Through the twilight air swells a great shout of welcome – awakening in your blood a long-buried racial memory of primitive excitement – and there before you lies your dream, under an unbelievable BLUE TAHITIAN MOON."


Whew! That's just the first section, the first "port."  The rest is just as likely to rip your postcolonial bodice, and as such I highly recommend giving it a read.  Much like Loti, the absolute king of precisely this sort of exotic prose, Darby can't resist peppering his achingly florid scenic passages with problematic ethnological commentary (later, he describes the Fiji Islands as "only 75 years removed from primitive man"); all the better, as it makes for especially rich and revealing reading, and spruces up an otherwise too-sugary exercise in exoticism with some dark, spicy notes of imperialist bullshit.
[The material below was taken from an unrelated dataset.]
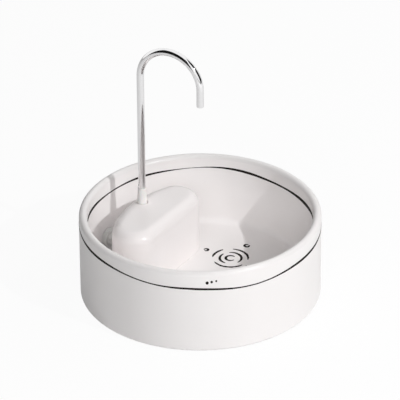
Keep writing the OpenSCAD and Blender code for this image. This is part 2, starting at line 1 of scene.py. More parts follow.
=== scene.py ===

The next page opens up to these two exquisite images:




The first, a fern grotto in Kauai; the second, a "fern-tree idol" in Oahu.  These two pages fold out to reveal even more imagery and textual delight.  First, a wide-angle view of paradise (a "moonlit" beach scene):

 Followed by a continuation of Darby's liner notes, which wraps up the voyage narrative:

 

The next spread details the narrative of the album's production, against the backdrop of Newman and Darby's demanding careers as in-demand Hollywood music personalities (composing "Moon of Manakoora" for The Hurricane, working together on all the Rodgers and Hammersteinfilm adaptations, etc.), with special emphasis on the two men's shared affinity for vacationing in Hawaii.  On the left are vacation photos from "the Newman family album."  Newman is described as nearly an honorary Hawaiian; not only did he "win the aid of shy elder Hawaiians," making them "his lifelong friends" ("they gave him their love, and they gave him their islands"), but he also earned himself a Hawaiian name: "Kalani Haaheo (Ken's modesty prohibits translation!)"

"Part of the vast collection of percussion instruments used in this recording" 

Anyway, that's the whole package.  I hope you enjoyed looking at it with me.  Listen to it on your own, let me know what you think.